> WHAT THE TASK REQUIRES:
Write out the listing in full, matching it word for word.

> GIVEN INFORMATION:
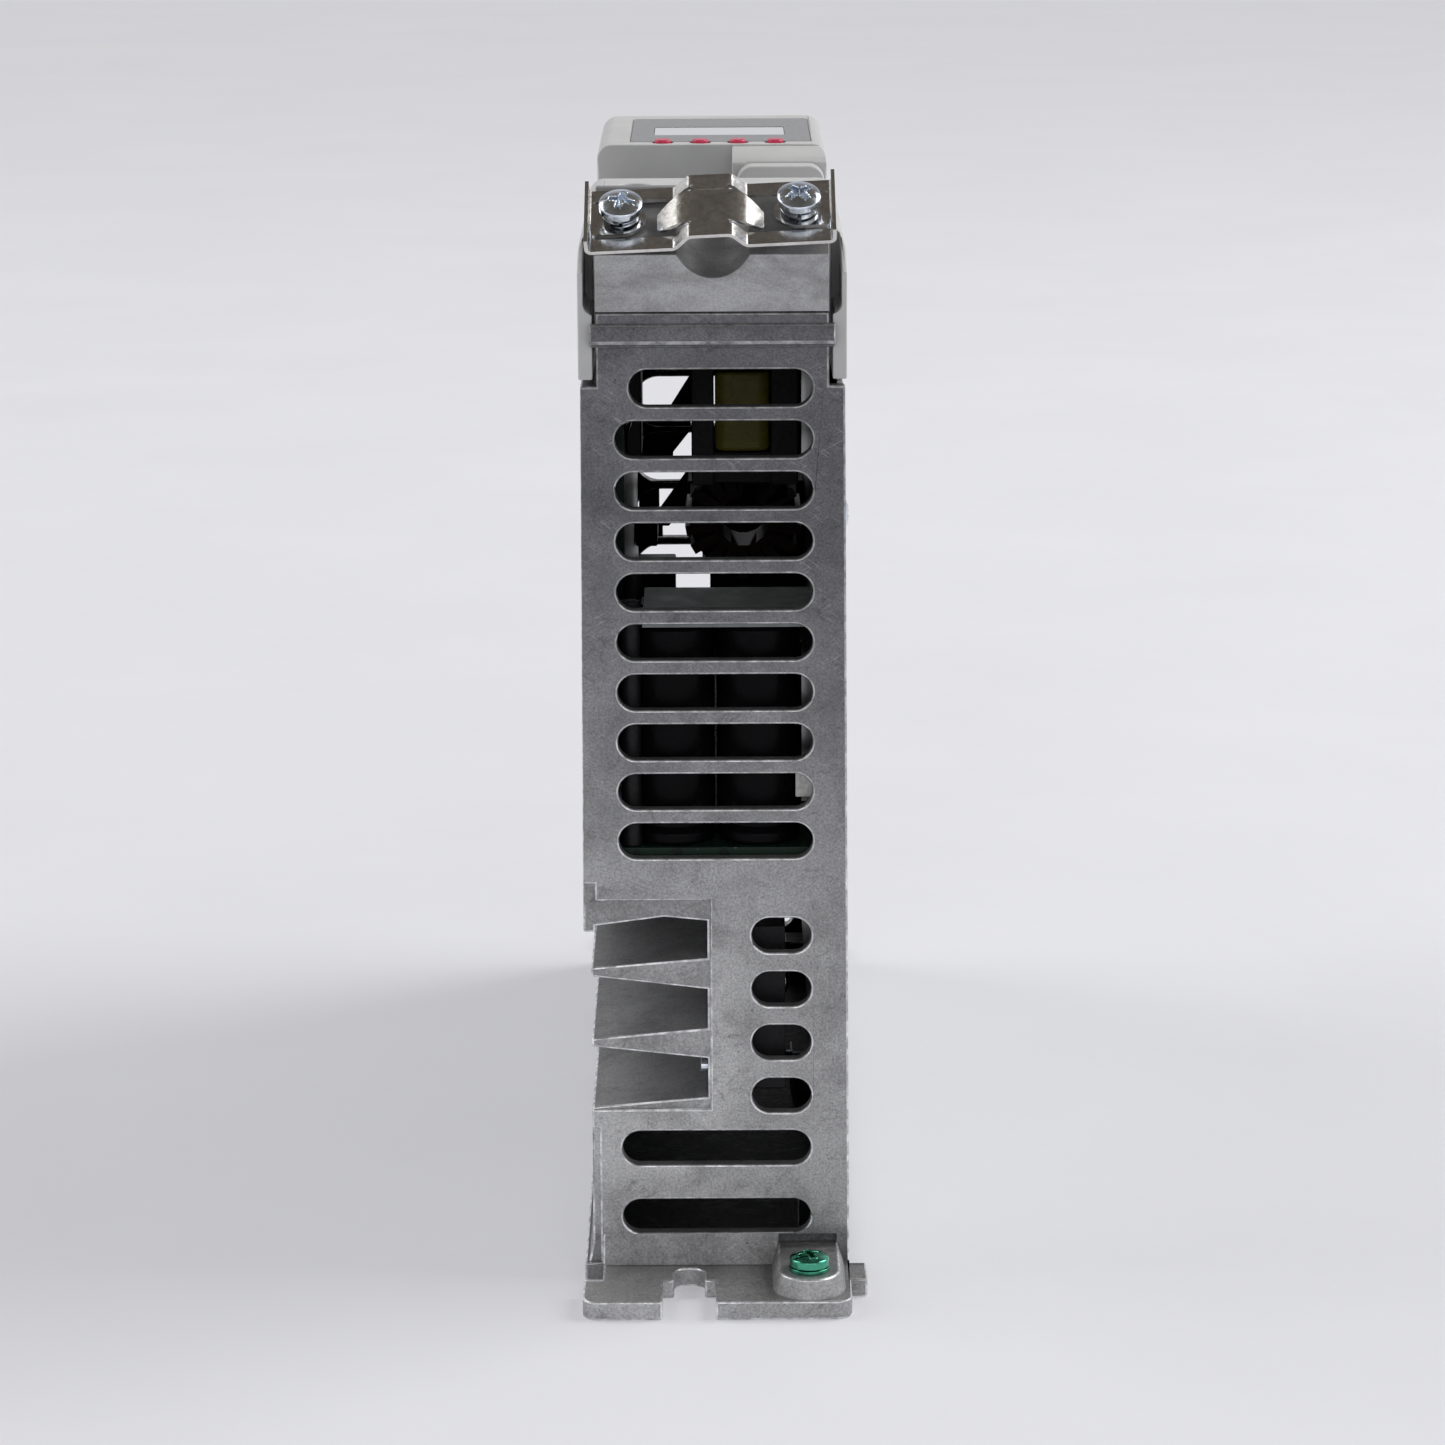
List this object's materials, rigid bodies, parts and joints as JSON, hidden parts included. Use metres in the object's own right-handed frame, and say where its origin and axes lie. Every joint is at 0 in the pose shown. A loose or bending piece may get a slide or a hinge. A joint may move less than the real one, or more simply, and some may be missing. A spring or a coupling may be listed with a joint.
{
  "type": "panel-mounted power converter",
  "caption": "Book-format power converter with cast chassis, vent slots, side fins, plastic front hood with display and keys, and a shield clamp for the motor cable.",
  "frame": {"origin": "middle of the mounting face, halfway between the end walls", "axes": "+Z out of the mounting face towards the operating front, +Y from the cable-clamp end to the far end, +X towards the side cover"},
  "size_m": [0.0546, 0.259, 0.2146],
  "materials": {
    "cast_aluminium": "as-cast, lightly stained",
    "bracket_aluminium": "bead blasted",
    "cover_sheet": "brushed",
    "hood_plastic": "fine moulded texture",
    "panel_film": "satin film",
    "window_clear": "polished",
    "key_red": "gloss",
    "nickel_sheet": "bright nickel",
    "zinc_screw": "bright zinc",
    "green_zinc": "green passivated",
    "board_laminate": "solder mask",
    "capacitor_sleeve": "shrink sleeve",
    "deck_sheet": "satin",
    "winding_tape": "polyester tape",
    "ferrite": "sintered",
    "copper_enamel": "enamel",
    "black_plastic": "moulded",
    "grey_plastic": "moulded",
    "white_plastic": "moulded",
    "ribbon_black": "satin",
    "thermal_pad": "matt"
  },
  "bodies": {
    "housing": {"chassis_casting": "cast_aluminium", "side_cover": "cover_sheet", "cover_screws": "zinc_screw", "front_hood": "hood_plastic", "hood_screws": "zinc_screw", "display_panel": "panel_film", "display_window": "window_clear", "display_module": "board_laminate", "keypad_board": "board_laminate", "ribbon_cable": "ribbon_black", "shield_bracket": "bracket_aluminium", "bracket_screws": "zinc_screw", "power_board": "board_laminate", "control_board": "board_laminate", "board_spacers": "zinc_screw", "board_screws": "zinc_screw", "capacitor_board": "board_laminate", "bus_capacitors": "capacitor_sleeve", "insulating_deck": "deck_sheet", "deck_pillars": "black_plastic", "transformer_core": "ferrite", "transformer_winding": "winding_tape", "filter_choke": "ferrite", "choke_winding": "copper_enamel", "precharge_relay": "black_plastic", "film_capacitors": "black_plastic", "power_module": "black_plastic", "heat_pad": "thermal_pad", "module_screws": "zinc_screw", "sense_connector": "white_plastic", "power_socket": "black_plastic", "control_socket": "black_plastic", "network_jacks": "zinc_screw", "encoder_socket": "zinc_screw", "module_header": "black_plastic", "mains_socket": "black_plastic"},
    "key_1": {"key_1": "key_red"},
    "key_2": {"key_2": "key_red"},
    "key_3": {"key_3": "key_red"},
    "key_4": {"key_4": "key_red"},
    "clamp": {"shield_clamp": "nickel_sheet", "clamp_washers": "zinc_screw"},
    "clamp_screw_left": {"clamp_screw_left": "zinc_screw"},
    "clamp_screw_right": {"clamp_screw_right": "zinc_screw"},
    "ground_washer": {"ground_washer": "green_zinc"},
    "ground_screw": {"ground_screw": "green_zinc"},
    "power_plug": {"power_plug": "grey_plastic", "power_plug_screws": "zinc_screw"},
    "control_plug": {"control_plug": "grey_plastic"},
    "mains_plug": {"mains_plug": "grey_plastic", "mains_plug_screws": "zinc_screw"},
    "parameter_module": {"parameter_module": "hood_plastic"}
  },
  "joints": [
    {"name": "key_1_press", "type": "slide", "parent": "housing", "child": "key_1", "axis": [0, 0, 1], "range_m": [-0.0005, 0], "stiffness_N_per_m": 400, "springref_m": 0.0003},
    {"name": "key_2_press", "type": "slide", "parent": "housing", "child": "key_2", "axis": [0, 0, 1], "range_m": [-0.0005, 0], "stiffness_N_per_m": 400, "springref_m": 0.0003},
    {"name": "key_3_press", "type": "slide", "parent": "housing", "child": "key_3", "axis": [0, 0, 1], "range_m": [-0.0005, 0], "stiffness_N_per_m": 400, "springref_m": 0.0003},
    {"name": "key_4_press", "type": "slide", "parent": "housing", "child": "key_4", "axis": [0, 0, 1], "range_m": [-0.0005, 0], "stiffness_N_per_m": 400, "springref_m": 0.0003},
    {"name": "clamp_lift", "type": "slide", "parent": "housing", "child": "clamp", "axis": [0, -0.5225, 0.8526], "range_m": [0, 0.0035]},
    {"name": "clamp_screw_left_turn", "type": "hinge", "parent": "clamp", "child": "clamp_screw_left", "pos_m": [-0.01685, -0.09919, 0.20526], "axis": [0, -0.5225, 0.8526], "range_deg": [0, 1800]},
    {"name": "clamp_screw_right_turn", "type": "hinge", "parent": "clamp", "child": "clamp_screw_right", "pos_m": [0.01615, -0.09919, 0.20526], "axis": [0, -0.5225, 0.8526], "range_deg": [0, 1800]},
    {"name": "ground_washer_lift", "type": "slide", "parent": "housing", "child": "ground_washer", "axis": [0, 0, 1], "range_m": [0, 0.0035]},
    {"name": "ground_screw_turn", "type": "hinge", "parent": "ground_washer", "child": "ground_screw", "pos_m": [0.0176, -0.122, 0.0083], "axis": [0, 0, 1], "range_deg": [0, 1800]},
    {"name": "power_plug_pull", "type": "slide", "parent": "housing", "child": "power_plug", "axis": [0, 0, 1], "range_m": [0, 0.02]},
    {"name": "control_plug_pull", "type": "slide", "parent": "housing", "child": "control_plug", "axis": [0, 0, 1], "range_m": [0, 0.015]},
    {"name": "mains_plug_pull", "type": "slide", "parent": "housing", "child": "mains_plug", "axis": [0, 1, 0], "range_m": [0, 0.022]},
    {"name": "parameter_module_pull", "type": "slide", "parent": "housing", "child": "parameter_module", "axis": [0, 0, 1], "range_m": [0, 0.016]}
  ],
  "couplings": [
    {"joint": "clamp_screw_left_turn", "follows": "clamp_lift", "rad_per_m": 8975.9},
    {"joint": "clamp_screw_right_turn", "follows": "clamp_lift", "rad_per_m": 8975.9},
    {"joint": "ground_screw_turn", "follows": "ground_washer_lift", "rad_per_m": 8975.9}
  ]
}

> FINAL RESULT:
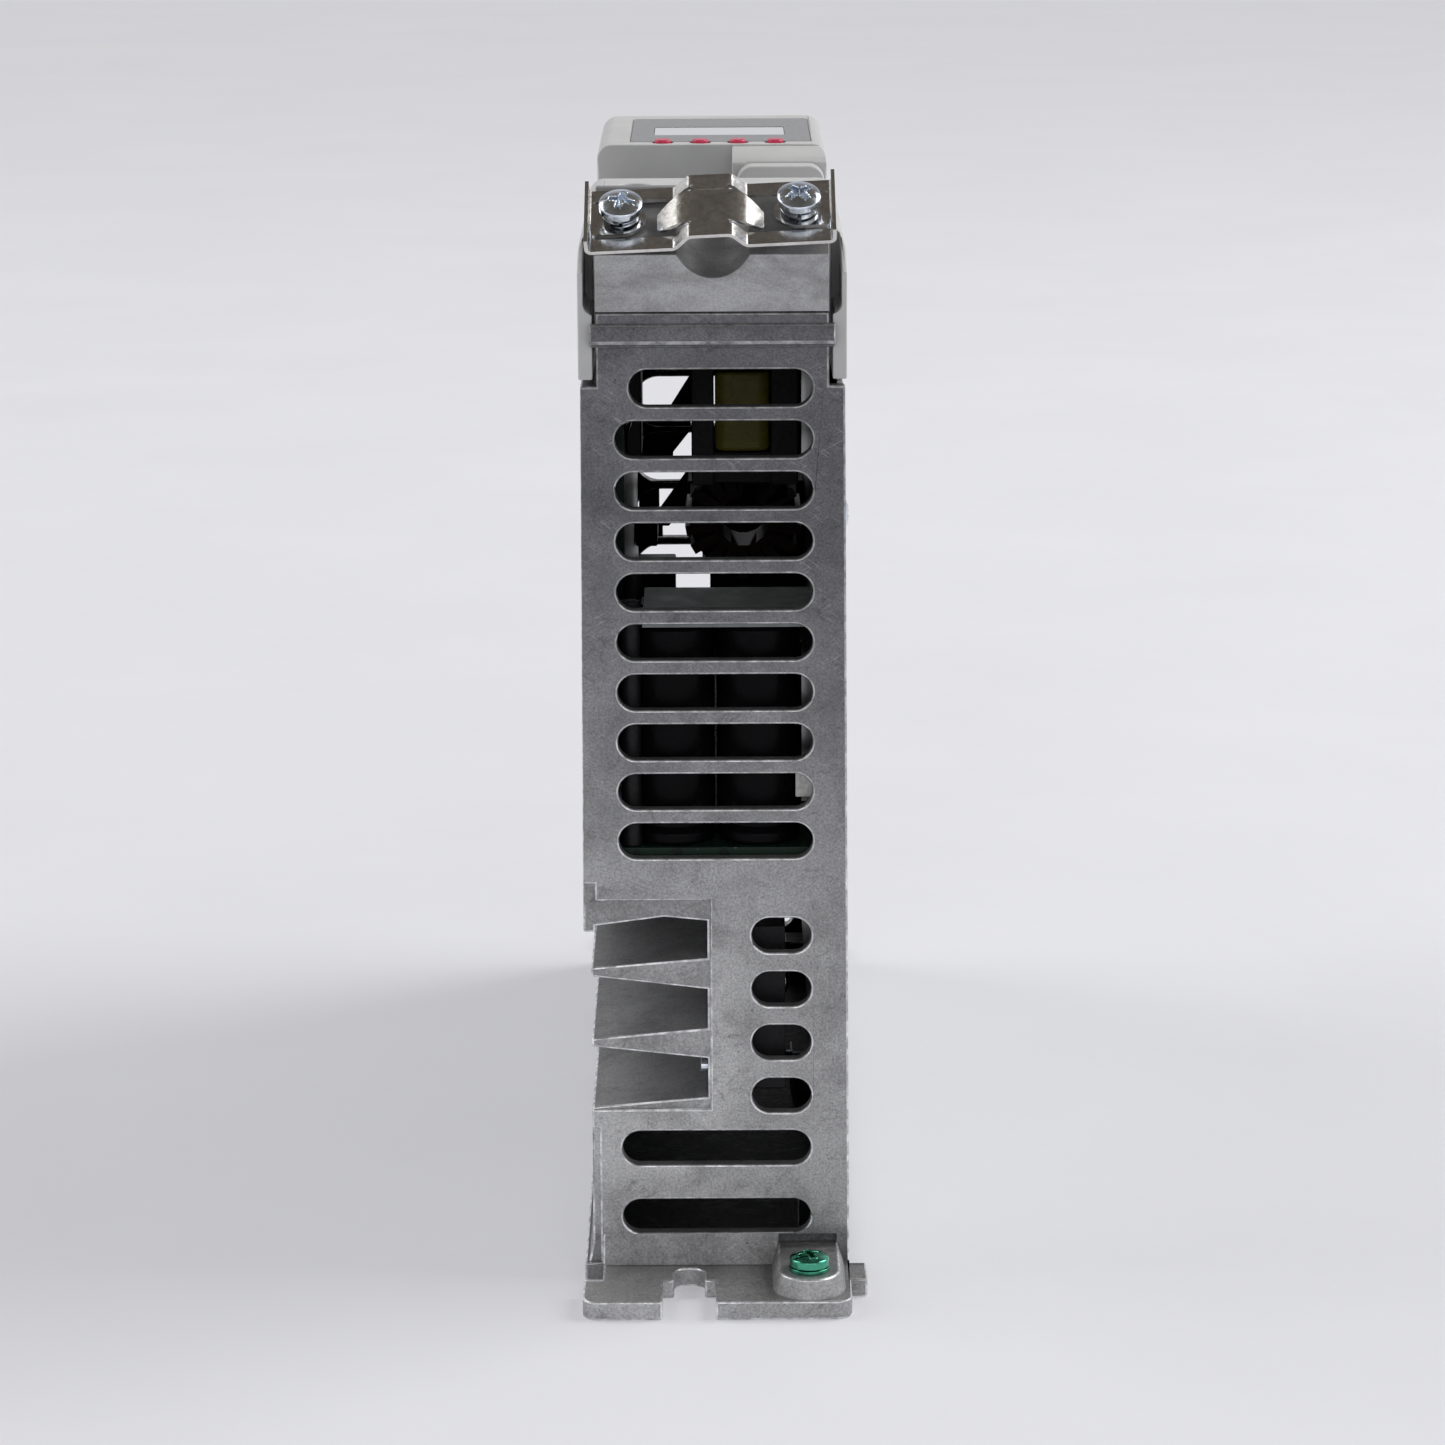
List this object's materials, rigid bodies, parts and joints as JSON, hidden parts included. Use metres in the object's own right-handed frame, and say where its origin and axes lie. Every joint is at 0 in the pose shown. A loose or bending piece may get a slide or a hinge. A joint may move less than the real one, or more simply, and some may be missing. A spring or a coupling may be listed with a joint.
{
  "type": "panel-mounted power converter",
  "caption": "Book-format power converter with cast chassis, vent slots, side fins, plastic front hood with display and keys, and a shield clamp for the motor cable.",
  "frame": {"origin": "middle of the mounting face, halfway between the end walls", "axes": "+Z out of the mounting face towards the operating front, +Y from the cable-clamp end to the far end, +X towards the side cover"},
  "size_m": [0.0546, 0.259, 0.2146],
  "materials": {
    "cast_aluminium": "as-cast, lightly stained",
    "bracket_aluminium": "bead blasted",
    "cover_sheet": "brushed",
    "hood_plastic": "fine moulded texture",
    "panel_film": "satin film",
    "window_clear": "polished",
    "key_red": "gloss",
    "nickel_sheet": "bright nickel",
    "zinc_screw": "bright zinc",
    "green_zinc": "green passivated",
    "board_laminate": "solder mask",
    "capacitor_sleeve": "shrink sleeve",
    "deck_sheet": "satin",
    "winding_tape": "polyester tape",
    "ferrite": "sintered",
    "copper_enamel": "enamel",
    "black_plastic": "moulded",
    "grey_plastic": "moulded",
    "white_plastic": "moulded",
    "ribbon_black": "satin",
    "thermal_pad": "matt"
  },
  "bodies": {
    "housing": {"chassis_casting": "cast_aluminium", "side_cover": "cover_sheet", "cover_screws": "zinc_screw", "front_hood": "hood_plastic", "hood_screws": "zinc_screw", "display_panel": "panel_film", "display_window": "window_clear", "display_module": "board_laminate", "keypad_board": "board_laminate", "ribbon_cable": "ribbon_black", "shield_bracket": "bracket_aluminium", "bracket_screws": "zinc_screw", "power_board": "board_laminate", "control_board": "board_laminate", "board_spacers": "zinc_screw", "board_screws": "zinc_screw", "capacitor_board": "board_laminate", "bus_capacitors": "capacitor_sleeve", "insulating_deck": "deck_sheet", "deck_pillars": "black_plastic", "transformer_core": "ferrite", "transformer_winding": "winding_tape", "filter_choke": "ferrite", "choke_winding": "copper_enamel", "precharge_relay": "black_plastic", "film_capacitors": "black_plastic", "power_module": "black_plastic", "heat_pad": "thermal_pad", "module_screws": "zinc_screw", "sense_connector": "white_plastic", "power_socket": "black_plastic", "control_socket": "black_plastic", "network_jacks": "zinc_screw", "encoder_socket": "zinc_screw", "module_header": "black_plastic", "mains_socket": "black_plastic"},
    "key_1": {"key_1": "key_red"},
    "key_2": {"key_2": "key_red"},
    "key_3": {"key_3": "key_red"},
    "key_4": {"key_4": "key_red"},
    "clamp": {"shield_clamp": "nickel_sheet", "clamp_washers": "zinc_screw"},
    "clamp_screw_left": {"clamp_screw_left": "zinc_screw"},
    "clamp_screw_right": {"clamp_screw_right": "zinc_screw"},
    "ground_washer": {"ground_washer": "green_zinc"},
    "ground_screw": {"ground_screw": "green_zinc"},
    "power_plug": {"power_plug": "grey_plastic", "power_plug_screws": "zinc_screw"},
    "control_plug": {"control_plug": "grey_plastic"},
    "mains_plug": {"mains_plug": "grey_plastic", "mains_plug_screws": "zinc_screw"},
    "parameter_module": {"parameter_module": "hood_plastic"}
  },
  "joints": [
    {"name": "key_1_press", "type": "slide", "parent": "housing", "child": "key_1", "axis": [0, 0, 1], "range_m": [-0.0005, 0], "stiffness_N_per_m": 400, "springref_m": 0.0003},
    {"name": "key_2_press", "type": "slide", "parent": "housing", "child": "key_2", "axis": [0, 0, 1], "range_m": [-0.0005, 0], "stiffness_N_per_m": 400, "springref_m": 0.0003},
    {"name": "key_3_press", "type": "slide", "parent": "housing", "child": "key_3", "axis": [0, 0, 1], "range_m": [-0.0005, 0], "stiffness_N_per_m": 400, "springref_m": 0.0003},
    {"name": "key_4_press", "type": "slide", "parent": "housing", "child": "key_4", "axis": [0, 0, 1], "range_m": [-0.0005, 0], "stiffness_N_per_m": 400, "springref_m": 0.0003},
    {"name": "clamp_lift", "type": "slide", "parent": "housing", "child": "clamp", "axis": [0, -0.5225, 0.8526], "range_m": [0, 0.0035]},
    {"name": "clamp_screw_left_turn", "type": "hinge", "parent": "clamp", "child": "clamp_screw_left", "pos_m": [-0.01685, -0.09919, 0.20526], "axis": [0, -0.5225, 0.8526], "range_deg": [0, 1800]},
    {"name": "clamp_screw_right_turn", "type": "hinge", "parent": "clamp", "child": "clamp_screw_right", "pos_m": [0.01615, -0.09919, 0.20526], "axis": [0, -0.5225, 0.8526], "range_deg": [0, 1800]},
    {"name": "ground_washer_lift", "type": "slide", "parent": "housing", "child": "ground_washer", "axis": [0, 0, 1], "range_m": [0, 0.0035]},
    {"name": "ground_screw_turn", "type": "hinge", "parent": "ground_washer", "child": "ground_screw", "pos_m": [0.0176, -0.122, 0.0083], "axis": [0, 0, 1], "range_deg": [0, 1800]},
    {"name": "power_plug_pull", "type": "slide", "parent": "housing", "child": "power_plug", "axis": [0, 0, 1], "range_m": [0, 0.02]},
    {"name": "control_plug_pull", "type": "slide", "parent": "housing", "child": "control_plug", "axis": [0, 0, 1], "range_m": [0, 0.015]},
    {"name": "mains_plug_pull", "type": "slide", "parent": "housing", "child": "mains_plug", "axis": [0, 1, 0], "range_m": [0, 0.022]},
    {"name": "parameter_module_pull", "type": "slide", "parent": "housing", "child": "parameter_module", "axis": [0, 0, 1], "range_m": [0, 0.016]}
  ],
  "couplings": [
    {"joint": "clamp_screw_left_turn", "follows": "clamp_lift", "rad_per_m": 8975.9},
    {"joint": "clamp_screw_right_turn", "follows": "clamp_lift", "rad_per_m": 8975.9},
    {"joint": "ground_screw_turn", "follows": "ground_washer_lift", "rad_per_m": 8975.9}
  ]
}